Three-month-old Sulaiman beats pneumonia
A new clinic model is offsetting the burden of health care costs in the slums of Bangladesh

Three-month-old Sulaiman was born at home in Shyampur, a slum in Dhaka, with a neighbour – a former nurse – assisting his mother to bring him into the world. He and his parents share an apartment with two other families, each with one private room but sharing the bathroom and the kitchen.
Shyampur is a fusion of big factory buildings, apartment blocks and cramped tin houses. It is a busy industrial town with shoe factories, steel mills, furniture shops, welding shops and garment factories on one hand and typical slum houses with narrow paths on the other.

Fighting pneumonia
Sulaiman had been fighting pneumonia for several days. His breathing was fast, and he made harsh sounds as he struggled to get air into his lungs. He cried and coughed through the night, unable to sleep. His parents brought him to a UNICEF-supported Aalo clinic near their home where he received medical care.
Dr Moumita Sarker and another general physician run the morning shift at the Shyampur Aalo clinic along with a team of nurses and lab assistants. She says children with pneumonia can quickly deteriorate from healthy and playing to very bad, difficult breathing.
“Young children need close monitoring during treatment,” she adds.
Every day, for seven days, Sulaiman’s parents brought him to the clinic for his treatment including some minutes under a nebulizer to get medicine directly to his lungs.
“The Aalo clinic is close to our home so it’s easy for us to bring our son here. Other hospitals are far, and it costs so much money to get treatment there. First, we have to pay for transport, then we pay for consultation, treatment and medicines. We can’t afford this. At the Aalo clinic everything is free,” explains Sulaiman’s father Mintu.
A struggling health care system
In the urban slums of Bangladesh, around 40 per cent of the children are stunted, meaning they are too short for their age due to malnutrition. This is much higher than the national stunting prevalence of 28 per cent which is already unacceptably high. In addition, only 56 per cent of deliveries in slums are supported by skilled birth attendants, compared to 74 per cent in non-slum urban areas.
While the Government of Bangladesh has impressively expanded health care services in rural communities, the urban health care system is largely uncoordinated and fragmented. Low government expenditure on health care means that Bangladesh’s health care system is mostly funded by those who are sick and who have no option but to pay high charges for care and medicines.
For Sulaiman’s family and other families like them, the consequences of high and unpredictable costs, especially for medicines and diagnostic tests, are inadequate treatment, no treatment at all or impoverishment from the high burden of expenses. Bangladesh has the highest rate of catastrophic health expenditure in South Asia, leaving about 11.3 million people impoverished by health care costs.
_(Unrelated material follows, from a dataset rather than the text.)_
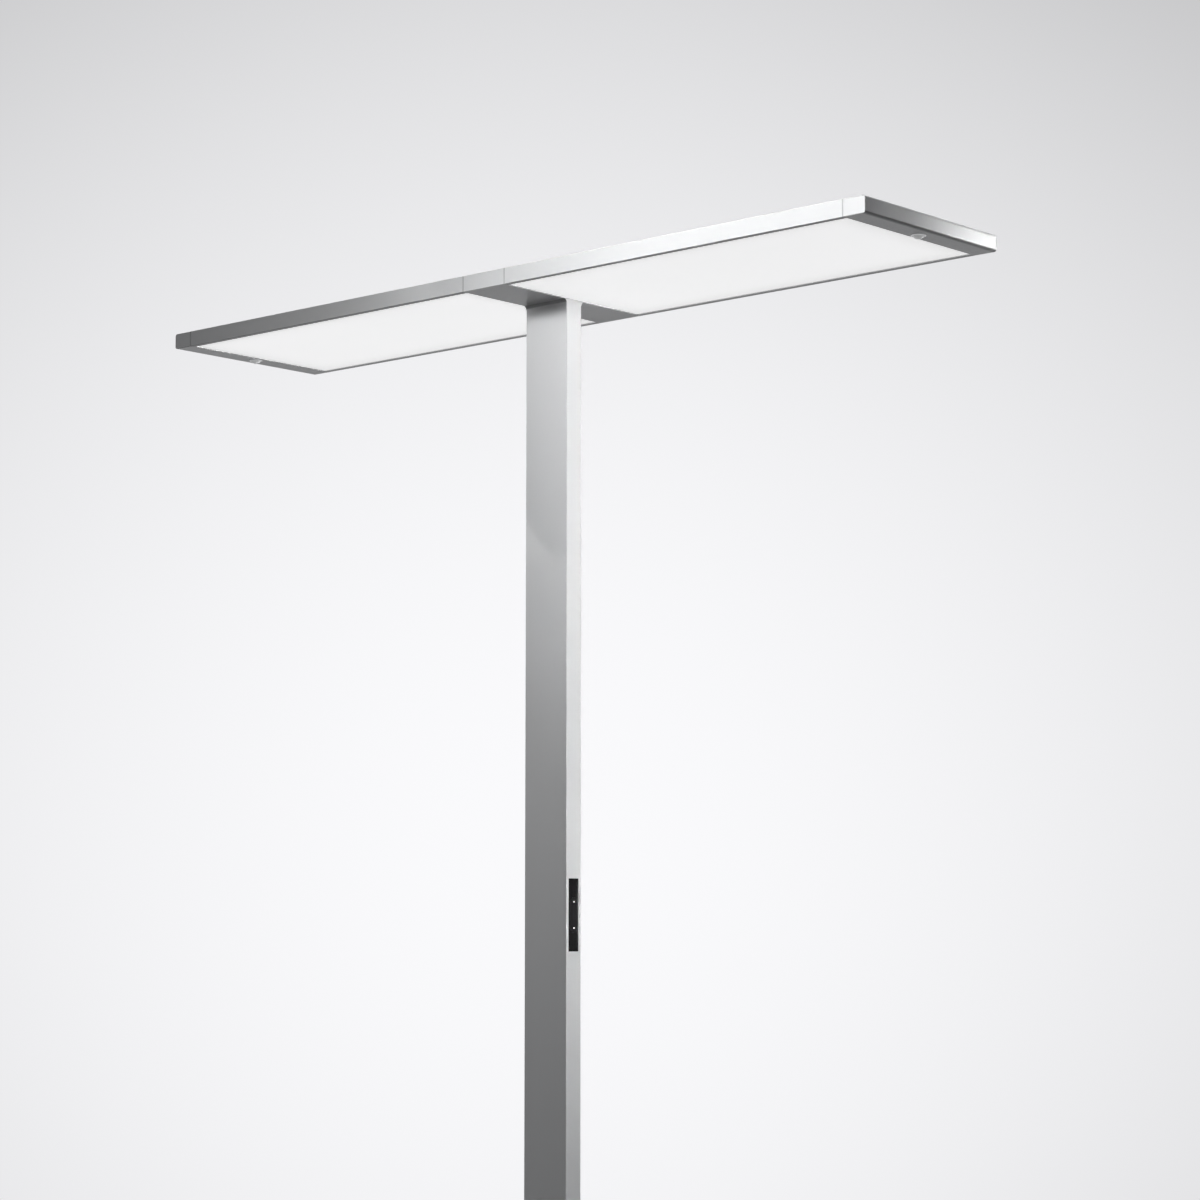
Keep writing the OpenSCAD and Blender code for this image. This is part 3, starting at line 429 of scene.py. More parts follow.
def powder_coat(name, edges):
    """Satin powder coat on the steel plate: a low orange-peel of rounded cells, and dust on top."""
    material, shade, shader = skin(name, (0.60, 0.605, 0.612), 0.42, metal=0.2, fine=1500, cloud=5,
                                   shift=0.05, rough_shift=0.12, bump=0.2, depth=3e-5, edges=edges,
                                   dust=0.10)
    peel = shade.add("TexVoronoi", {"feature": "SMOOTH_F1"}, Vector=shade.place(), Scale=620.0)
    soft = shade.noise(shade.place(), 480.0, 1.0)
    height = shade.math("ADD", peel.outputs["Distance"], soft)
    raised = shade.add("Bump", Strength=0.35, Distance=6e-5, Height=height)
    shade.put(shader.inputs["Normal"], raised.outputs[0])
    return material


def zinc_sheet(name):
    """Galvanised sheet: flat spangles of a few millimetres, each with its own tone."""
    material, shade, shader = skin(name, (0.62, 0.63, 0.65), 0.42, metal=0.85, fine=900, cloud=14,
                                   shift=0.06, rough_shift=0.15, bump=0.15, depth=2e-5)
    cells = shade.add("TexVoronoi", Vector=shade.place(), Scale=160.0).outputs["Color"]
    tone = shade.parts(cells)[0]
    spangle = shade.mix(tone, (0.52, 0.53, 0.55, 1), (0.70, 0.71, 0.73, 1))
    shade.put(shader.inputs["Base Color"], spangle)
    return material


def circuit(name, mask_colour, copper=(0.80, 0.62, 0.30)):
    """Solder mask with faint traces under it and bare pads, laid out on a small grid."""
    material, shade, shader = skin(name, mask_colour, 0.34, fine=1800, cloud=30, shift=0.05,
                                   rough_shift=0.1, bump=0.1, depth=1e-5)
    here = shade.place()
    bricks = shade.add("TexBrick", {"offset": 0.5}, Vector=here, Scale=90.0)
    for key, value in (("Mortar Size", 0.06), ("Brick Width", 0.9), ("Row Height", 0.35)):
        bricks.inputs[key].default_value = value
    trace = shade.math("MULTIPLY", bricks.outputs["Fac"], 0.35)
    dark = [c * 0.78 for c in mask_colour]
    traced = shade.mix(trace, (*mask_colour, 1), (*dark, 1))
    dots = shade.add("TexVoronoi", {"feature": "F1"}, Vector=here, Scale=150.0, Randomness=0.35)
    pads = shade.step(dots.outputs["Distance"], 0.12, 0.15, 1.0, 0.0)
    shade.put(shader.inputs["Base Color"], shade.mix(pads, traced, (*copper, 1)))
    shade.put(shader.inputs["Metallic"], pads)
    return material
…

Solutions towards affordable primary health care
The Shyampur Aalo Clinic is one of six urban clinics opened in Bangladesh as a model for primary health care provision in urban areas. Through this model, UNICEF, supported by Government of Sweden and in partnership with the Government of Bangladesh, is delivering an essential package of common health services such as maternal and newborn care, child health and immunization, adolescent health, family planning, and treatment for tuberculosis, malaria, hypertension and diabetes. Complicated cases are referred to nearby public hospitals.

Strategically located to make them easily accessible to under-served communities including garment workers, rickshaw pullers, construction workers and domestic workers, the Aalo clinics are open six days a week from 8.30 a.m. to 9 p.m. with both male and female doctors on each shift. Regular clinics are only open five days a week and close already at 2 p.m. if not earlier.
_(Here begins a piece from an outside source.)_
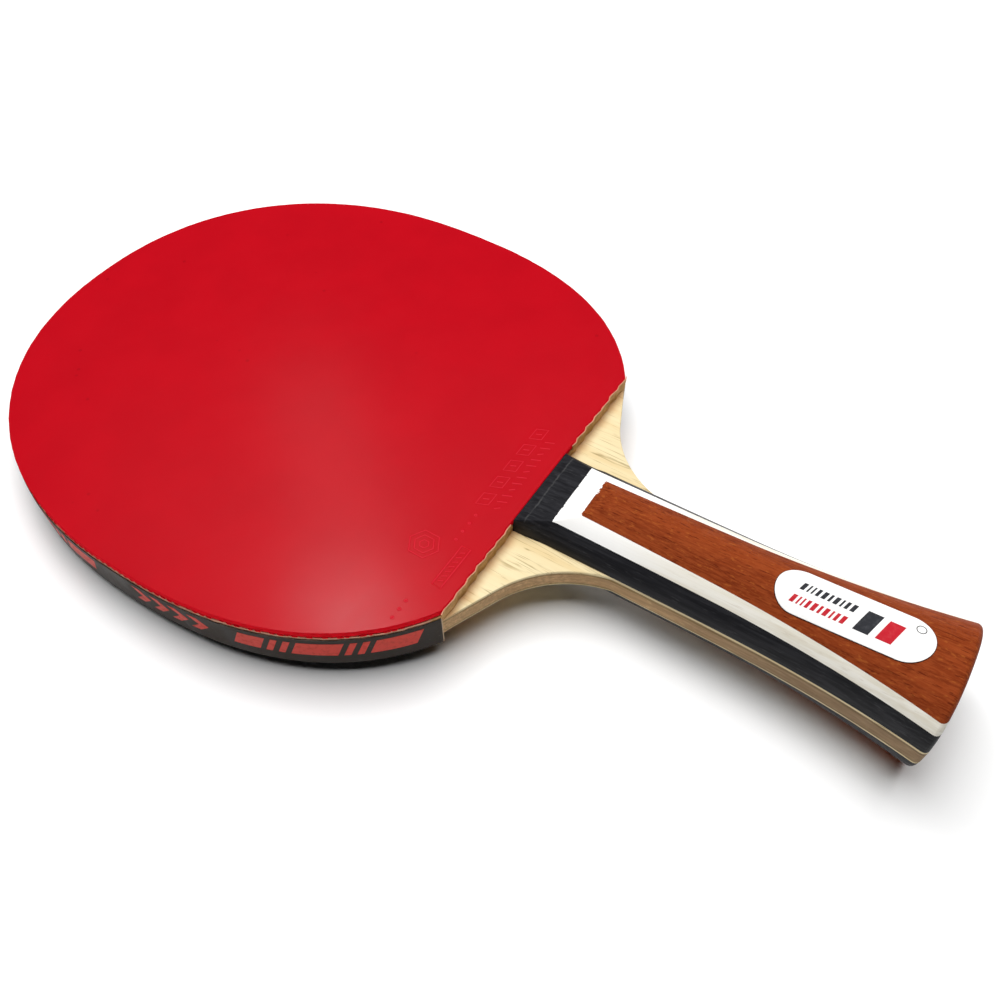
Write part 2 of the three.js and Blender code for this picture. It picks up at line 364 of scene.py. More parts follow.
class Finish:
    """A Principled material with short calls that add its texture nodes."""

    def __init__(self, name, **numbers):
        self.material = bpy.data.materials.new(name)
        self.material.use_nodes = True
        self.tree = self.material.node_tree
        self.surface = self.tree.nodes["Principled BSDF"]
        for socket, value in numbers.items():
            self.surface.inputs[socket.replace("_", " ")].default_value = value

    def node(self, kind, inputs=(), **settings):
        made = self.tree.nodes.new("ShaderNode" + kind)
        for name, value in settings.items():
            setattr(made, name, value)
        for socket, value in dict(inputs).items():
            if isinstance(value, bpy.types.NodeSocket):
                self.tree.links.new(value, made.inputs[socket])
            else:
                made.inputs[socket].default_value = value
        return made

    def place(self):
        """Object coordinates in metres."""
        return self.node("TexCoord").outputs["Object"]

    def stretched(self, stretch):
        """Coordinates times stretch, which is one number or one for each axis."""
        scale = stretch if isinstance(stretch, tuple) else (stretch,) * 3
        return self.node("Mapping", {"Vector": self.place(), "Scale": scale}).outputs[0]

    def axis(self, index):
        return self.node("SeparateXYZ", {"Vector": self.place()}).outputs[index]

    def height(self):
        """Distance from the middle plane of the blade."""
        return self.maths("ABSOLUTE", self.axis(2))

    def noise(self, stretch, detail=3.0, roughness=0.55, distortion=0.0):
        """Noise from 0 to 1 whose features measure about 1 / stretch metres along each axis."""
        return self.node("TexNoise", {
            "Vector": self.stretched(stretch), "Scale": 1.0, "Detail": detail,
            "Roughness": roughness, "Distortion": distortion}).outputs["Fac"]

    def cells(self, density):
        """Distance to the nearest of scattered points, in units of their spacing."""
        return self.node("TexVoronoi", {
            "Vector": self.stretched(density), "Scale": 1.0}).outputs["Distance"]

    def range(self, value, low, high, to_low=0.0, to_high=1.0):
        return self.node("MapRange", {
            "Value": value, "From Min": low, "From Max": high, "To Min": to_low, "To Max": to_high},
            interpolation_type="SMOOTHSTEP").outputs[0]

    def maths(self, operation, first, second=0.0):
        return self.node("Math", {0: first, 1: second}, operation=operation).outputs[0]

    def blend(self, share, first, second, strength=None):
        """Colours mixed by share times strength. A colour is a socket or three linear values."""
        if strength is not None:
            share = self.maths("MULTIPLY", share, strength)
        first, second = [(*c, 1.0) if isinstance(c, tuple) else c for c in (first, second)]
        return self.node("Mix", {0: share, 6: first, 7: second}, data_type="RGBA").outputs[2]

    def bump(self, height, distance, strength=1.0):
        made = self.node("Bump", {"Height": height, "Distance": distance, "Strength": strength})
        earlier = self.surface.inputs["Normal"]
        if earlier.is_linked:
            self.tree.links.new(earlier.links[0].from_socket, made.inputs["Normal"])
        self.tree.links.new(made.outputs[0], earlier)

    def paint(self, colour, roughness=None):
        self.tree.links.new(colour, self.surface.inputs["Base Color"])
        if roughness is not None:
            self.tree.links.new(roughness, self.surface.inputs["Roughness"])
        return self.material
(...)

When a patient comes in, they register their name and phone number before moving on to get their vital signs checked. The results are immediately updated to an online system which the doctor on duty accesses. Any lab tests, scans and prescriptions are also added to the patient’s file. This digital filing system helps to track patient information and treatment history and ensures a smooth, efficient administrative process to reduce the waiting time while maximizing on the consultation time.
Data on the number of patients treated and the range of services provided is uploaded real time to the government’s digital health information system. This helps in day-to-day monitoring, planning, resource allocation and auditing doctors’ prescriptions to ensure rational use of drugs. After treatment, patients provide feedback which is regularly analyzed to improve the quality of services in Aalo clinics.
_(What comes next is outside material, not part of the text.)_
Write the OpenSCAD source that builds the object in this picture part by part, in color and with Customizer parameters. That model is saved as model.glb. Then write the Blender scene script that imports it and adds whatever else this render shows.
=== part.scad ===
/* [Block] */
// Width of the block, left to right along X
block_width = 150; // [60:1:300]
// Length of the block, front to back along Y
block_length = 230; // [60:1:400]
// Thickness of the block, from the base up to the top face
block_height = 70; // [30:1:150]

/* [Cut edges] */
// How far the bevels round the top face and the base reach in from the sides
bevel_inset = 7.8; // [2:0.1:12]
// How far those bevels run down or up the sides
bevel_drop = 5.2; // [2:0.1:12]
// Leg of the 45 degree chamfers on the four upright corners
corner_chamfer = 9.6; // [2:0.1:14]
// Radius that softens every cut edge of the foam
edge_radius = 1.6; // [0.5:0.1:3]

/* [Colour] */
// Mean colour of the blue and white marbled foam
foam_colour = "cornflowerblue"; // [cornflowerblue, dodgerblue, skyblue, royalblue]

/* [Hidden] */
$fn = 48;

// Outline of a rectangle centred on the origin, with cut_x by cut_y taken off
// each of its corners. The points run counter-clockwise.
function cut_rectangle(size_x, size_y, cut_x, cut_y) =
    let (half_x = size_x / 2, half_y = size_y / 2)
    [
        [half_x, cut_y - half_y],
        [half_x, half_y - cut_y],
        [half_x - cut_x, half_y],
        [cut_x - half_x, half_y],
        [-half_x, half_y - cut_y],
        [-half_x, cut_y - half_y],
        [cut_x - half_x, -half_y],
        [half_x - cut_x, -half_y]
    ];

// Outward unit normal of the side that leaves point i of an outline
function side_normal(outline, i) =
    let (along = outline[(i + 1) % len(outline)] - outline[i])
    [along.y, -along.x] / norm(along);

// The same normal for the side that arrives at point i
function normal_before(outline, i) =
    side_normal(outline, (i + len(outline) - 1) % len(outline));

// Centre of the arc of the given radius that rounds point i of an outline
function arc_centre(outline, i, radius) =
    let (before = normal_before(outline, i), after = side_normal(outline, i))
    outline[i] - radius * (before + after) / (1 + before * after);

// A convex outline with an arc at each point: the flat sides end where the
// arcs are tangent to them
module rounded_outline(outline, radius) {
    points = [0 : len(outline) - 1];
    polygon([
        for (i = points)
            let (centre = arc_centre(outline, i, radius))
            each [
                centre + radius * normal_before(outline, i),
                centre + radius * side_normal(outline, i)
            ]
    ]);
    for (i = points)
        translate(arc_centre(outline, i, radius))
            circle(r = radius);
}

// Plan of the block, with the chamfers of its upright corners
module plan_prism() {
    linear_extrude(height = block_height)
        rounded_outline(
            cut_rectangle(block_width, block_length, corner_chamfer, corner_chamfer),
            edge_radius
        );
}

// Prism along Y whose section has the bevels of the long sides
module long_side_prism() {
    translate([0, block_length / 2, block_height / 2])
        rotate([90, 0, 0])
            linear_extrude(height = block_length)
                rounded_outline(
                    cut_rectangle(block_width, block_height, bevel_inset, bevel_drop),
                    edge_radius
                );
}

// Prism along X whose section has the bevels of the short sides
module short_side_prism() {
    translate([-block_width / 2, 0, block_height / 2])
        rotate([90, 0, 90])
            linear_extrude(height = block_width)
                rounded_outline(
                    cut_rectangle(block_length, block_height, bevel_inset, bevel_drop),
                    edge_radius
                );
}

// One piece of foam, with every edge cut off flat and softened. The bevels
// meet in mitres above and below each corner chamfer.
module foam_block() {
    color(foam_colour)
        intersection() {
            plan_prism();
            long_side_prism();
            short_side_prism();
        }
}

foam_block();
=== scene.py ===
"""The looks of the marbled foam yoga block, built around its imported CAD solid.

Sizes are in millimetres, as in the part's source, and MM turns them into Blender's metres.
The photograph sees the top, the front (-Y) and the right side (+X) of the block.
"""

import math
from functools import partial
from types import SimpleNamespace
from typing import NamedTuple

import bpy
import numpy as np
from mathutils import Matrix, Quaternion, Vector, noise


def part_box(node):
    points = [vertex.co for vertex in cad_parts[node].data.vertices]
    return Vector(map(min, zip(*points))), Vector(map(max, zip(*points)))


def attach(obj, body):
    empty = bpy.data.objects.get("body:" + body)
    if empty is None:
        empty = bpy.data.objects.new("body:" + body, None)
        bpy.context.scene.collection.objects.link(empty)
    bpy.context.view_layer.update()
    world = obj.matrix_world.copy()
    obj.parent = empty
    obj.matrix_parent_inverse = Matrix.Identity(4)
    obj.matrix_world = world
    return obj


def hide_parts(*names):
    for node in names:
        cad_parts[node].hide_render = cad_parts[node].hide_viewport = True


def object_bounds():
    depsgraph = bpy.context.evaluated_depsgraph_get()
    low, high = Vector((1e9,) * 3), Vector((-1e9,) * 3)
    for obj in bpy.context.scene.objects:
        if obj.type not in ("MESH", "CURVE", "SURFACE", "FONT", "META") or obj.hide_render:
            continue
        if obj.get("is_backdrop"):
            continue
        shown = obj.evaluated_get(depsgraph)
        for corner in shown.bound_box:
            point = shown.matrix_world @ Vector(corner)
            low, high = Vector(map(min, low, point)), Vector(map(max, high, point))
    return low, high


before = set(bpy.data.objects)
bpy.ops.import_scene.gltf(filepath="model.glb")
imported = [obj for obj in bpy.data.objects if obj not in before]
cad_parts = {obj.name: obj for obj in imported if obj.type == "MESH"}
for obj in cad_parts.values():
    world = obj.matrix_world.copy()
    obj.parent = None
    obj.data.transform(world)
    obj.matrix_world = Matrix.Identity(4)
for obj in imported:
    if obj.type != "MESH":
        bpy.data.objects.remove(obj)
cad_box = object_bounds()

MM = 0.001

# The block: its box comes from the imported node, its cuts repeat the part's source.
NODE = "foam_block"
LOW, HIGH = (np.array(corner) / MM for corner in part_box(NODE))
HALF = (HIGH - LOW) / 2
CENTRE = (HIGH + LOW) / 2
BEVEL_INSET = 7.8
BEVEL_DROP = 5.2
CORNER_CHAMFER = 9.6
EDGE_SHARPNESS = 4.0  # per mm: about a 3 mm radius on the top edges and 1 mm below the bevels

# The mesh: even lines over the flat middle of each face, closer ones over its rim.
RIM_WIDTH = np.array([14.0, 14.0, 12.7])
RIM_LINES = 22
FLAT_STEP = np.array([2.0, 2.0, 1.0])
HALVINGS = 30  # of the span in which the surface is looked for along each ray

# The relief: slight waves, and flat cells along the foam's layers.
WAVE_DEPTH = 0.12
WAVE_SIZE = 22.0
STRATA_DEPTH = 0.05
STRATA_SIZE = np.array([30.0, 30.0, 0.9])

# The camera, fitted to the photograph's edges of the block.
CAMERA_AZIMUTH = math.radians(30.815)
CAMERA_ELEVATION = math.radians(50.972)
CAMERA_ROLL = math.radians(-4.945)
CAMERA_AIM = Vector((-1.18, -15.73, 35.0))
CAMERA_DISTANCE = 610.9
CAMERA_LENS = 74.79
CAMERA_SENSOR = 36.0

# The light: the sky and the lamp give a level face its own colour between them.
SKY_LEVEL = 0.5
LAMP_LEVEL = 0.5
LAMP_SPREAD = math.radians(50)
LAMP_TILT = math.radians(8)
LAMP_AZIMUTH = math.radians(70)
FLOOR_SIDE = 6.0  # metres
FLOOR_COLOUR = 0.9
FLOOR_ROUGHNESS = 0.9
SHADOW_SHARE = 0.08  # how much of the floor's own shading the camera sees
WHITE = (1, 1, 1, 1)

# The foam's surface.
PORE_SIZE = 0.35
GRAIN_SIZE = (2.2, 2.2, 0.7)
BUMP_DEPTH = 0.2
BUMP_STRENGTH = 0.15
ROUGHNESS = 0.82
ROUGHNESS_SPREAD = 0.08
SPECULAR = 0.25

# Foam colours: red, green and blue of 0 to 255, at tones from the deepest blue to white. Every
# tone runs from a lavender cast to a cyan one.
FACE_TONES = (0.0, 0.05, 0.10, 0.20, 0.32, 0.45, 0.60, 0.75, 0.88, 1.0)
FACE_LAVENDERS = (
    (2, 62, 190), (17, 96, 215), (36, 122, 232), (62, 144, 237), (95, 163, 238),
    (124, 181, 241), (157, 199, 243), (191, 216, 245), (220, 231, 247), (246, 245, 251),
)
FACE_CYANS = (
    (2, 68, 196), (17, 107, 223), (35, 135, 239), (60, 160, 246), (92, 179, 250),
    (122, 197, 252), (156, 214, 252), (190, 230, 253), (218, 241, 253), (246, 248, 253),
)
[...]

The clinics also run mobile services in surrounding slums with teams of two paramedics going out into the community to provide health services and information.
The Aalo clinics are helping children like Sulaiman beat common childhood illnesses which could be fatal if untreated. If he had been born just a year and a half earlier, Sulaiman may not have had access to the same quality treatment he is getting now and without his parents forced to pay high treatment costs.
“Investing in health matters enormously for children. These urban clinics demonstrate the importance of accessible and affordable primary health care as a pathway for universal health coverage. Our goal is to see this model scaled up, with increased and efficient public spending on health care,” says Maya Vandenent, Chief of Health for UNICEF Bangladesh.